No kidding, "Skeleton Gorge" is an actual trail name.

But if your legs are sufficiently tired, you're gonna get the shakes in 'em before too long. And if you're navigating sufficiently steep/uncertain terrain, you're going to have some epically powerful joint impact stuff happening to you (insert whatever science necessary over here). It's actually this part of the journey that's going to verifiably rob you of basic leg functions for a week. Say goodbye to stairs, raised platforms and slightly uneven floorboards.

Taking the path down Skeleton Gorge *at all* can be risky under the wrong conditions (if the hint wasn't in the damn name already). The gorge sports a rather lovely mountain river that's a trickle in some parts of the year and a torrent in others. There's some amusing sections involving ladder climbing for particularly steep bits, but ultimately you're following a little stream pretty closely for a good chunk of the gorge descent and occasionally even crossing it -- and if Ghostbusters has taught us anything, it's that crossing streams is always an overwhelmingly dangerous idea. In this case, it makes for some ferociously slippery rocks and awkward splashy situations. Compound that with shoogly, exhausted leggies and you have a recipe for Uh Oh.

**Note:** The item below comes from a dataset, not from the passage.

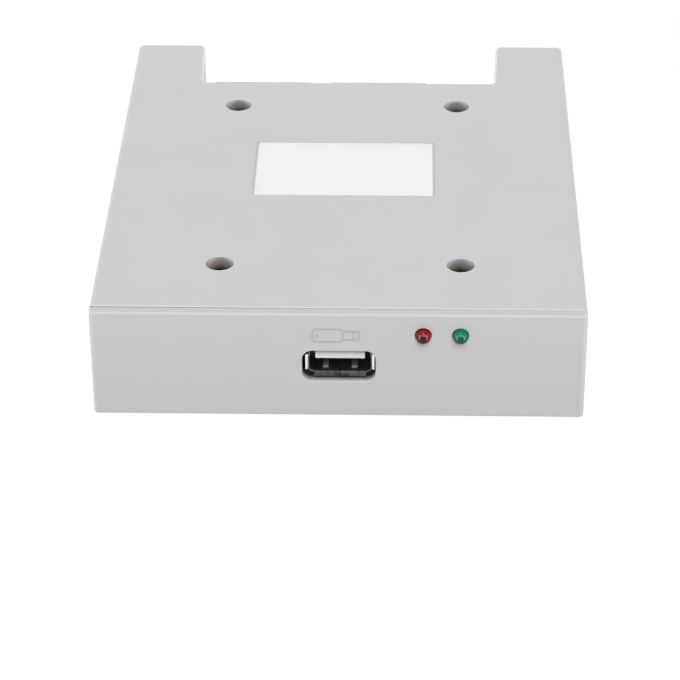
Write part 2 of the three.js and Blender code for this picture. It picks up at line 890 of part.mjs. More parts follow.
// A right-angle pin from inside the shroud to below the board, as a bent wire of square section
function bentPin(x, dropY, z) {
  const shape = strip([[mouthY - pinRecess, z], [dropY, z], [dropY, underBoard]], pinSize);
  return across(shape, x - pinSize / 2, x + pinSize / 2);
}

function dataHeader() {
  const half = headerLength / 2;
  const top = onBoard + headerHeight;
  const shroud = block(-half, half, headerFrontY, mouthY, onBoard, top);
  const cavity = block(
    -half + headerWall, half - headerWall, headerFrontY + headerBase, mouthY + overrun,
    onBoard + headerWall, top - headerWall,
  );
  const key = block(
    -keySlot / 2, keySlot / 2, headerFrontY + headerBase, mouthY + overrun, top - headerWall - overrun,
    top + overrun,
  );
  const middle = onBoard + headerHeight / 2;
  const pins = dataPins().map((pin) => (
    bentPin(pin.x, pin.dropY, middle + (pin.row - (pinRows - 1) / 2) * pinPitch)));
  return join(cut(shroud, cavity, key), pins);
}

function powerConnector() {
  const half = powerLength / 2;
  const top = onBoard + powerHeight;
  const shroud = block(-half, half, powerFrontY, mouthY, onBoard, top);
  const cavity = block(
    -half + powerWall, half - powerWall, powerFrontY + powerBase, mouthY + overrun,
    onBoard + powerWall, top - powerWall,
  );
  const latch = block(
    -latchSlot / 2, latchSlot / 2, powerFrontY + powerBase, mouthY + overrun, top - powerWall - overrun,
    top + overrun,
  );
  const pins = powerPinXs().map((x) => bentPin(x, powerTailY, onBoard + powerHeight / 2));
  return join(cut(shroud, cavity, latch), pins);
}

function selectorBlock() {
  const base = raised(
    roundedRectangle(-selectorWidth / 2, selectorWidth / 2, -selectorDepth / 2, selectorDepth / 2, capEdge),
    onBoard, onBoard + selectorBase,
  );
  const half = pinSize / 2;
  const top = onBoard + selectorBase + selectorPinReach;
  const pins = selectorPins().map(([x, y]) => block(x - half, x + half, y - half, y + half, underBoard, top));
  return join(base, pins);
}

// A jumper cap, open at both ends, with a socket for each of the two pins that it joins
function jumperCap() {
  const halfX = (pinPitch - capGap) / 2;
  const halfY = (pinRows * pinPitch - capGap) / 2;
  const body = raised(
    roundedRectangle(-halfX + capEdge, halfX - capEdge, -halfY + capEdge, halfY - capEdge, capEdge),
    0, capHeight, capEdge,
  );
  const half = pinSize / 2 + capClearance;
  const sockets = [-1, 1].map((row) => {
    const y = row * pinPitch / 2;
    return block(-half, half, y - half, y + half, -overrun, capHeight + overrun);
  });
  return cut(body, sockets);
}

// Small parts, each drawn about its own centre with its foot at height zero

// A chip with bent leads along two of its sides, or along all four
function chip(length, width, height, columns, pitch, leadWidth, quarters) {
  const outline = rectangle(
    -length / 2 + chipEdge, length / 2 - chipEdge, -width / 2 + chipEdge, width / 2 - chipEdge,
  );
  const body = raised(outline, leadThickness, height, chipEdge);
  const leads = quarters.flatMap((quarter) => {
    const edge = (quarter % 2 === 0 ? width : length) / 2;
    const shape = strip([
      [edge - chipEdge * 2, height / 2],
      [edge + leadReach * footShare, leadThickness / 2],
      [edge + leadReach, leadThickness / 2],
    ], leadThickness);
    return Array.from({ length: columns }, (_, index) => {
      const x = (index - (columns - 1) / 2) * pitch;
      const geometry = acrossGeometry(shape, x - leadWidth / 2, x + leadWidth / 2);
      geometry.rotateZ(quarter * Math.PI / 2);
      return solid(geometry);
    });
  });
  return join(body, leads);
}

function controller() {
  return chip(
    controllerSide, controllerSide, controllerHeight, controllerColumns, controllerPitch, controllerLead,
    [0, 1, 2, 3],
  );
}

function smallChip(columns) {
  const length = (columns - 1) * smallChipPitch + smallChipEnds;
  return chip(length, smallChipWidth, smallChipHeight, columns, smallChipPitch, smallChipLead, [0, 2]);
}

function regulator() {
  const legs = chip(
    regulatorLength, regulatorWidth, regulatorHeight, regulatorLeads, regulatorPitch, regulatorLead, [2],
  );
  const tab = chip(regulatorLength, regulatorWidth, regulatorHeight, 1, regulatorPitch, regulatorTab, [0]);
  return join(legs, tab);
}

function crystal() {
  const can = (grow) => roundedRectangle(
    -crystalLength / 2 - grow, crystalLength / 2 + grow, -crystalWidth / 2 - grow, crystalWidth / 2 + grow,
    crystalWidth / 2 + grow,
  );
  return join(
    raised(can(0), 0, crystalRim),
    raised(can(-crystalRim * 2), crystalRim / 2, crystalHeight, crystalRim),
  );
}

// The square foot of a can, with two blunt corners that mark its polarity
function canFoot(half, radius) {
  return roundedRectangle(-half, half, -half, half, canGroove, radius * canCornerShare);
}

function electrolyticCan() {
  const radius = canDiameter / 2;
  const grooveZ = canBase + canHeight * canGrooveShare;
  const can = solid(turned([
    [0, canBase / 2],
    [radius, canBase / 2],
    [radius, grooveZ - canGroove],
    [radius - canGroove, grooveZ],
    [radius, grooveZ + canGroove],
    [radius, canHeight - canGroove],
    [radius - canGroove, canHeight],
    [0, canHeight],
  ], smallSides));
  const half = radius + canGroove;
  return join(raised(canFoot(half, radius), 0, canBase), can);
}

function resistorNetwork() {
  return raised(
    rectangle(
      -networkLength / 2 + chipEdge, networkLength / 2 - chipEdge,
      -networkWidth / 2 + chipEdge, networkWidth / 2 - chipEdge,
    ),
    0, networkHeight, chipEdge,
  );
}

// A plated chip resistor or capacitor, with a terminal wrapped round each end
function tinyPart() {
  const half = tinyLength / 2;
  const side = tinyWidth / 2;
  const body = block(-half + tinyPlating, half - tinyPlating, -side, side, tinyPlating, tinyHeight);
  const terminals = [-1, 1].map((end) => {
    const xs = [end * half, end * (half - tinyTerminal)].sort((a, b) => a - b);
    return block(xs[0], xs[1], -side - tinyPlating, side + tinyPlating, 0, tinyHeight + tinyPlating);
  });
  return join(body, terminals);
}

// Materials

const material = (color, roughness, metalness = 0) => (
  new THREE.MeshStandardMaterial({ color, roughness, metalness }));
const casePlastic = material('#cbcac8', 0.55);
const paper = material('#f4f4f4', 0.6);
const steel = material('#b9b7b2', 0.35, 1);
const darkSteel = material('#5a5854', 0.4, 1);
const boardGreen = material('#1f6b3a', 0.5);
const whitePlastic = material('#ececea', 0.5);
const gold = material('#cfa84f', 0.3, 1);
const redLens = material('#a01e1a', 0.15);
const greenLens = material('#12806a', 0.15);
const tin = material('#c9cbcc', 0.3, 1);
const blackPlastic = material('#1b1b1c', 0.6);
const creamPlastic = material('#e5e1d2', 0.55);
const bluePlastic = material('#2f4f9e', 0.5);
const chipBlack = material('#26272a', 0.65);
const aluminium = material('#c3c6c8', 0.35, 1);
const networkBlack = material('#332b26', 0.5);
const ceramicTan = material('#b89468', 0.6);

// Assembly

const emulator = new THREE.Group();
const drive = new THREE.Group();
drive.position.set(0, -caseDepth / 2, 0);
emulator.add(drive);

// Adds a piece to the drive under its own name, at a place given from the front of the bottom face
function place(name, piece, look, x = 0, y = 0, z = 0) {
  const geometry = piece.isBufferGeometry ? piece : geometryOf(piece);
  const mesh = new THREE.Mesh(geometry, look);
  mesh.name = name;
  mesh.position.set(x, y, z);
  drive.add(mesh);
}

place('top_cover', topCover(), casePlastic);
place('bottom_cover', bottomCover(), casePlastic);
place('front_panel', frontPanel(), casePlastic);
place('label', label(), paper);
wellPlaces.forEach(([corner, x, y]) => {
  place(`case_screw_${corner}`, screw(), darkSteel, x, y, wellSeat + seat);
});

place('circuit_board', circuitBoard(), boardGreen);
place('usb_shell', socketShell(), steel, socketX, 0, socketHeight);
place('usb_insulator', socketInsulator(), whitePlastic, socketX, 0, socketHeight);
contactXs.forEach((x, index) => {
  place(`usb_contact_${index + 1}`, contact(), gold, socketX + x, 0, socketHeight);
});

[['red', redLens], ['green', greenLens]].forEach(([colour, look], index) => {
  const x = lampXs[index];
  place(`${colour}_lamp`, lens(), look, x, 0, lampHeight);
  place(`${colour}_lamp_lead_1`, lampLead(), tin, x - leadSpacing / 2, 0, lampHeight);
  place(`${colour}_lamp_lead_2`, lampLead(), tin, x + leadSpacing / 2, 0, lampHeight);
});

place('data_header', dataHeader(), blackPlastic, headerX);
place('power_connector', powerConnector(), creamPlastic, powerX);
place('selector_block', selectorBlock(), blackPlastic, powerX, selectorY);
[-1, 1].forEach((side, index) => {
  const x = powerX + side * (selectorColumns - 1) * pinPitch / 2;
  place(`jumper_cap_${index + 1}`, jumperCap(), bluePlastic, x, selectorY, onBoard + selectorBase + seat);
});

// Places on the board as shares of its width, from its middle, and of its depth, from its front edge
const boardDepth = boardBack - boardFront;
const smallParts = [
  ['microcontroller', controller(), chipBlack, [0.02, 0.42]],
  ['memory_chip', smallChip(memoryColumns), chipBlack, [-0.24, 0.4]],
  ['bus_driver_1', smallChip(driverColumns), chipBlack, [-0.22, 0.65]],
  ['bus_driver_2', smallChip(driverColumns), chipBlack, [0.06, 0.65]],
  ['voltage_regulator', regulator(), chipBlack, [0.3, 0.3]],
  ['crystal', crystal(), aluminium, [0.04, 0.55]],
  ['electrolytic_capacitor_1', electrolyticCan(), aluminium, [-0.22, 0.24]],
  ['electrolytic_capacitor_2', electrolyticCan(), aluminium, [0.32, 0.62]],
  ['resistor_network', resistorNetwork(), networkBlack, [-0.08, 0.77]],
  ['ceramic_capacitor_1', tinyPart(), ceramicTan, [-0.1, 0.3]],
  ['ceramic_capacitor_2', tinyPart(), ceramicTan, [0.16, 0.48]],
  ['ceramic_capacitor_3', tinyPart(), ceramicTan, [-0.3, 0.56]],
  ['ceramic_capacitor_4', tinyPart(), ceramicTan, [0.3, 0.4]],
  ['chip_resistor_1', tinyPart(), chipBlack, [0.22, 0.17]],
  ['chip_resistor_2', tinyPart(), chipBlack, [0.15, 0.17]],
  ['chip_resistor_3', tinyPart(), chipBlack, [-0.14, 0.17]],
  ['chip_resistor_4', tinyPart(), chipBlack, [-0.08, 0.17]],
];
smallParts.forEach(([name, piece, look, [acrossShare, backShare]]) => {
  place(name, piece, look, boardWidth * acrossShare, boardFront + boardDepth * backShare, onBoard);
});

export default emulator;
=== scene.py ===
"""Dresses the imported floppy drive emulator: finer meshes, finishes, studio light and camera."""

import logging
import math
from collections.abc import Callable, Sequence
from dataclasses import dataclass, field
from enum import Enum
from functools import cached_property

import bmesh
import bpy
from mathutils import Euler, Matrix, Vector


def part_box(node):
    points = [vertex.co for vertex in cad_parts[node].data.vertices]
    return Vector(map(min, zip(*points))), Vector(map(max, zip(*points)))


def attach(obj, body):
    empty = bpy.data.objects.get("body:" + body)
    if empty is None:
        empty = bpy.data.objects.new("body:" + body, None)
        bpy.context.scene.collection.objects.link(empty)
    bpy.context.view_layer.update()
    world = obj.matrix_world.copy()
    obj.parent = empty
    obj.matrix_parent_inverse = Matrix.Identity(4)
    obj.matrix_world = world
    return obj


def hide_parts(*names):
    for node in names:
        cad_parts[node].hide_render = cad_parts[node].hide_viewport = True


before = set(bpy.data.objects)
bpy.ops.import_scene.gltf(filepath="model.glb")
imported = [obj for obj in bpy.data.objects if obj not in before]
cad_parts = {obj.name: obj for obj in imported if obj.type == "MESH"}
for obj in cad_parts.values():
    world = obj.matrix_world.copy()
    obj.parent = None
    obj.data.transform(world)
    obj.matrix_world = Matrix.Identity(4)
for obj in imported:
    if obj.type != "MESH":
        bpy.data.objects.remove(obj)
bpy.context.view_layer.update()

MM = 0.001
FULL_TURN = 2 * math.pi
WELD = 0.0005
SHARP_ANGLE = math.radians(32)
OVERRUN = 1.0
HAIR = 0.02
SLACK = 0.01
BOARD_GAP = 0.1
LEAST_CORNER = 0.08
DRIVE = "drive"
LOG = logging.getLogger("drive_looks")

Pair = tuple[float, float]
Triple = tuple[float, float, float]
Colour = tuple[float, float, float, float]
Material = bpy.types.Material
Face = bmesh.types.BMFace
EdgePick = Callable[[Vector, Vector], bool]
FacePick = Callable[[Face], "Finish"]

SCREW_PLACES = ("front_left", "front_right", "rear_left", "rear_right")
LAMP_COLOURS = ("red", "green")


class Axis(Enum):
    """The direction in which an outline is pushed or about which a profile is turned."""

    X = 0
    Y = 1
    Z = 2

    def point(self, first: float, second: float, along: float) -> Vector:
        """Puts two outline coordinates and a distance along the axis in the drive's frame.

        Args:
            first: The outline's first coordinate, which is X, or Y for the X axis.
            second: Its second coordinate, which is Z, or Y for the Z axis.
            along: The distance along the axis.

        Returns:
            The point.
        """
        place = [first, second]
        place.insert(self.value, along)
        return Vector(place)


@dataclass(frozen=True)
class Box:
    """The extent of a CAD node in millimetres."""

    low: Vector
    high: Vector

    @classmethod
    def of(cls, node: str) -> "Box":
        """Reads a node's extent from the frame."""
        low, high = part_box(node)
        return cls(low / MM, high / MM)

    @property
    def centre(self) -> Vector:
        """The middle of the box."""
        return (self.low + self.high) / 2

    @property
    def size(self) -> Vector:
        """The box's width, depth and height."""
        return self.high - self.low


def near(first: float, second: float, slack: float = SLACK) -> bool:
    """Tells whether two lengths are the same within a slack."""
    return abs(first - second) < slack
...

Get to the bottom, however, and you'll feel like a champion.

Fact 6: Instalamb!


Instalamb! It's like Instagram, but with more lamb. Who wants to make this a thing? It'll be awesome, I swear.

Anyway, enough mountain stuff for now. Peace out.

* Table Mountain admittedly has no bears. And surprisingly few sharks.
** Sadly, though more plausible than bears, one rarely sees dassies anymore. And never enough to form a decent attack formation.